Just Dotey



Further to Monday’s piece on The Argory, County Armagh, (see Where Time Stands Still « The Irish Aesthete), to the north of the house and yards is an expansive lawn overlooking the adjacent river Blackwater. This concludes in a long, curved rampart of rock-faced masonry, at either end of which stands a little, square pavilion. While sloping ground means one sits higher on a bastion above the path below than does the other, the pair otherwise have the same decorative features, such as rusticated quoins and pyramidal roofing with central polygonal chimneystack. They are, to use an Irishism, just dotey*


*Dotey: meaning adorable or charming.

Where Time Stands Still



When Joshua MacGeough died in 1817, he left Drumsill House, County Armagh to his younger son Walter, but with the provision that his three daughters took precedence in occupying the property until they either married, died or moved elsewhere. In the event, none of the trio married (and the last of them lived until 1861), so Walter, who would change his surname to MacGeough Bond, decided to build a new residence for himself on land owned by the family elsewhere in the county. In 1819, he commissioned designs for a house from siblings John and Arthur Williamson; they were related by marriage to Francis Johnston and John had also worked for a time in Johnston’s office as a drawing clerk. Nevertheless, the house the brothers produced shows little of Johnston’s influence. Faced in Caledon sandstone, The Argory is long and low, a two-storey, seven bay building, the east front almost entirely plain except for a porch added a few years after the main building had been completed. The west-facing facade is more elaborate, with a central, two-stepped breakfront, the upper portion of which has a horned pediment, the lower distinguished by fluted Doric columns supporting an entablature. Below this a wide elliptical arch has a lion’s head serving as the keystone, its extended tongue taking the form of an acanthus leaf. The main block of The Argory had barely been completed in 1824 before work started on a service wing on the building’s north side (the house has no basement). Behind this wing are a series of enclosed yards. 
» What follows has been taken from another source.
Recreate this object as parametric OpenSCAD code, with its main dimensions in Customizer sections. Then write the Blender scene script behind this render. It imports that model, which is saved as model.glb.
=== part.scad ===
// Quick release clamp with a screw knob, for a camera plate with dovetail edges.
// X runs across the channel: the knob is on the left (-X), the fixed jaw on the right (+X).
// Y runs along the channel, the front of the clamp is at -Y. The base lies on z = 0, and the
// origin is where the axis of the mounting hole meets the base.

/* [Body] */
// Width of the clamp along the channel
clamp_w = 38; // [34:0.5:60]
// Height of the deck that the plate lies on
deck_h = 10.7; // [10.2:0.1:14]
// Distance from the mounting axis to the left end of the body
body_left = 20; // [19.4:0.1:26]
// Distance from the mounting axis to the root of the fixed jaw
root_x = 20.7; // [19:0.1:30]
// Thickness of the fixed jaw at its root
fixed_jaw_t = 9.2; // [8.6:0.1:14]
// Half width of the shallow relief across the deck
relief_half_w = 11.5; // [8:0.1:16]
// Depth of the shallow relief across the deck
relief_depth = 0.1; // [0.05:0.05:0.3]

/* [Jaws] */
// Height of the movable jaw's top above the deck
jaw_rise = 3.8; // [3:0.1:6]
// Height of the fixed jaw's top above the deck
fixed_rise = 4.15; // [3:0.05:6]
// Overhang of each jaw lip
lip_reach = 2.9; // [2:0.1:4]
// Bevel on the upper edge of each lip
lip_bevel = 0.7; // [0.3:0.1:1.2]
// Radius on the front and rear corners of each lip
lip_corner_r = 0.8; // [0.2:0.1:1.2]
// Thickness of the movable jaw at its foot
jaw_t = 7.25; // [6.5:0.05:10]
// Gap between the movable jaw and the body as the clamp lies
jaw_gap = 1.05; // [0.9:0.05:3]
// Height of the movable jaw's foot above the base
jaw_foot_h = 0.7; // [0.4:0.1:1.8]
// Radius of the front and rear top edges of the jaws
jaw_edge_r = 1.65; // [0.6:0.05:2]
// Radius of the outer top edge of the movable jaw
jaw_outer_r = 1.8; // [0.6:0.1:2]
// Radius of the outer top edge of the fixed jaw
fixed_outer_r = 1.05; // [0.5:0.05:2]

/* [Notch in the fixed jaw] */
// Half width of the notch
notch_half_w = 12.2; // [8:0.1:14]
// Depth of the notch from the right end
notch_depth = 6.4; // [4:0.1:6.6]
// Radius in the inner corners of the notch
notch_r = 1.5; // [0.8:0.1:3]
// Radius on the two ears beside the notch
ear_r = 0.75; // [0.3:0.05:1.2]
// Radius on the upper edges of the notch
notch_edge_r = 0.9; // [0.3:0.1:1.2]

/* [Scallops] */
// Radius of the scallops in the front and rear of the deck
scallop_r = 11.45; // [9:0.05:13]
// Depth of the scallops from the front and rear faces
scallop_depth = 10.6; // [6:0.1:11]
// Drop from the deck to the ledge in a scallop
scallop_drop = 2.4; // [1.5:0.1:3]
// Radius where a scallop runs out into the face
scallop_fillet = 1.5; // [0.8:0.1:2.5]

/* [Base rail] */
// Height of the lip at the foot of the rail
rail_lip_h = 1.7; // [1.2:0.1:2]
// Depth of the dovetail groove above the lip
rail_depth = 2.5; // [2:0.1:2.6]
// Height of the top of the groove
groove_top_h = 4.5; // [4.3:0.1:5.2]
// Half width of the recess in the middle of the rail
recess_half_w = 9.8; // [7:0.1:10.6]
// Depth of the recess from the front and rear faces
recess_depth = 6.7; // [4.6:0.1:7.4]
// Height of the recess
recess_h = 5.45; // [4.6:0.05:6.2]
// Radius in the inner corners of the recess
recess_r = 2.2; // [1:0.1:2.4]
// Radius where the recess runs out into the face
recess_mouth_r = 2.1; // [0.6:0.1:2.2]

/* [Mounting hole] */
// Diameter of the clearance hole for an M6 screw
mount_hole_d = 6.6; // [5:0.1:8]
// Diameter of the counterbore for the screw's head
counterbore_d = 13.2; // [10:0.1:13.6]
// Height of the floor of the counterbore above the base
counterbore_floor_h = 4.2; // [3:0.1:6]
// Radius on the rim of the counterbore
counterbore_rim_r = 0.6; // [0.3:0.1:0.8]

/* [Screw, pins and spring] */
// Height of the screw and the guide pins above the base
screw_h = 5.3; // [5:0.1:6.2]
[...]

The interiors of The Argory, County Armagh appear to have changed little if at all over the past century or more, retaining much of their late-19th century decoration and furnishings: it is as though time has stood still. In standard tripartite fashion, on either side of the entrance hall lie the drawing  and dining rooms, both of which have elaborate overdoors added in the 1850s to the designs of Thomas Turner, those in the latter room featuring scallop shells filled with fruit. Similarly, both rooms have splendid white marble chimneypieces with carved centre panels, that in the drawing room depicting the Death of Cleopatra, while in the dining room Ceres can be seen reclining with her Horn of Plenty. To the rear of the house, what had originally been a morning room was subsequently converted into an inner hall, with a massive chimneypiece of black marble and, above the door leading to the front of the building, a plaster frieze depicting a battle between warriors and Amazons, its design derived from that found below the entablature on the Temple of Athena Nike in Athens. 
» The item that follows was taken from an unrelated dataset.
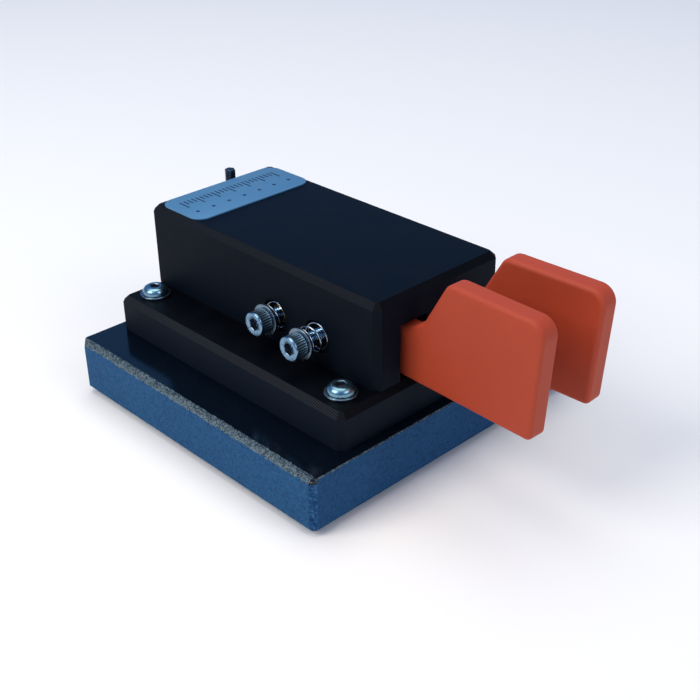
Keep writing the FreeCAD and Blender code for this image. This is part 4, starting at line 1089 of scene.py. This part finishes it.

The bow-ended entrance hall of The Argory, County Armagh is dominated by a  cantilevered Portland stone staircase that snakes up to the first floor with brass balusters and mahogany handrail. The walls here are painted to imitate sheets of Siena marble while at the foot of the stairs is the original cast-iron stove of Greek pedestal design, topped by a copy of the Warwick Vase and installed in the house in the early 1820s. A wide landing on the first-floor accommodates a large cabinet organ, initially commissioned in 1822 from James Davis but following the latter’s retirement, the work passed to James Chapman Bishop who completed the instrument in 1824; it was thereafter played to accompany morning and evening prayers for the household. Although part of the original furnishings of The Argory, the organ’s dimensions meant cutting into the vaulted ceiling to accommodate it in this location. On either side of the landing, long corridors lead to a succession of bedrooms which, as elsewhere in the building, are still furnished in the style of the late 19th century. The Argory continued to be owned by the MacGeough Bond family until 1979 when it was presented to the National Trust. Last weekend, the trust celebrated the 200th anniversary of the house’s completion with a variety of events on the property.